Serbian government split on EU, Kosovo

BELGRADE (AFP) - Serbian ultra-nationalists moved a resolution in parliament
Wednesday to freeze European Union integration over Kosovo, sparking a split
in the shaky coalition government.

The Serbian Radical Party's (SRS) draft resolution has been backed by the
party of nationalist Prime Minister Vojislav Kostunica and the Socialists of
late autocratic president Slobodan Milosevic.

But it has been opposed by the Democratic Party (DS) of pro-Western
President Boris Tadic and the liberal G17-Plus party, which form the ruling
coalition with Kostunica's Democratic Party of Serbia (DSS).

The draft requires Serbia to freeze rapprochement talks with the European
Union unless Brussels recognises Belgrade's sovereignty over Kosovo, which
proclaimed independence from Serbia on February 17.

In addition, it demands that an EU mission to Kosovo, dubbed EULEX and
considered "illegal" by Belgrade, withdraw from the territory and that EU
members which have recognised independent Kosovo reverse their decisions.

However, although the draft was put on the agenda, the debate was not
immediately opened as parliamentary speaker Oliver Dulic, a member of
Tadic's DS, referred it back to the government.

Since ministers from the DS and G17-Plus have a cabinet majority, Kostunica
could refuse to call a cabinet session, obstructing its work.

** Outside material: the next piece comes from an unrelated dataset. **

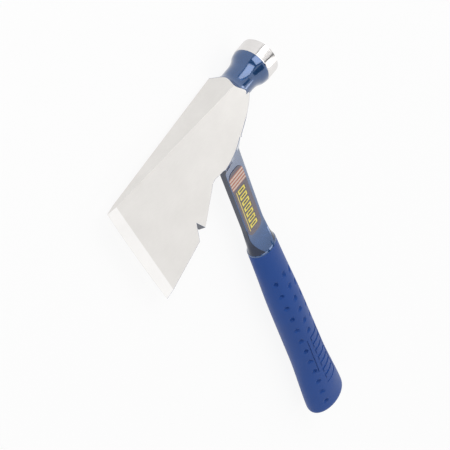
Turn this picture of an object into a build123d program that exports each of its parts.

In response, the DS could block the parliament, refusing to continue a
session opened earlier on Wednesday.

The political crisis mirrors one a month ago, when Kostunica and his party
refused to accept a political deal the European Union offered Belgrade ahead
of Kosovo's independence declaration.

Tadic said meanwhile that any Serbian stoppage of the EU negotiations would
be "contrary to the principles on which the government was formed," the news
agency Beta reported.

"If the government does not obtain the support of the parliament ... for
European integration, they (the DSS and SRS) could form a new majority, or
we will have new elections," Beta quoted Tadic as saying in an interview to
be published in the weekly Vreme on Thursday.

The president denounced "the idea of interrupting the negotiations with the
EU by setting conditions impossible to meet."

Meanwhile, the DSS spokesman Andreja Mladenovic, said the best solution
would be to call "a referendum to define if the citizens of Serbia want to
enter the EU with or without Kosovo."

In Brussels, EU Enlargement Commissioner Olli Rehn urged Serbia to heed the
"silent" pro-European majority of its citizens and commit to Europe, despite
Belgrade's anger over losing Kosovo.

The vast majority of the 27-nation EU bloc -- including leading members
Britain, France and Germany -- have recognised ethnic Albanian-majority
Kosovo's unilateral declaration of independence from Serbia.

Brussels halted talks with Belgrade about the so-called Stabilisation and
Association Agreement on February 22, the day after embassies of Western
backers of Kosovo's independence were attacked in the Serbian capital.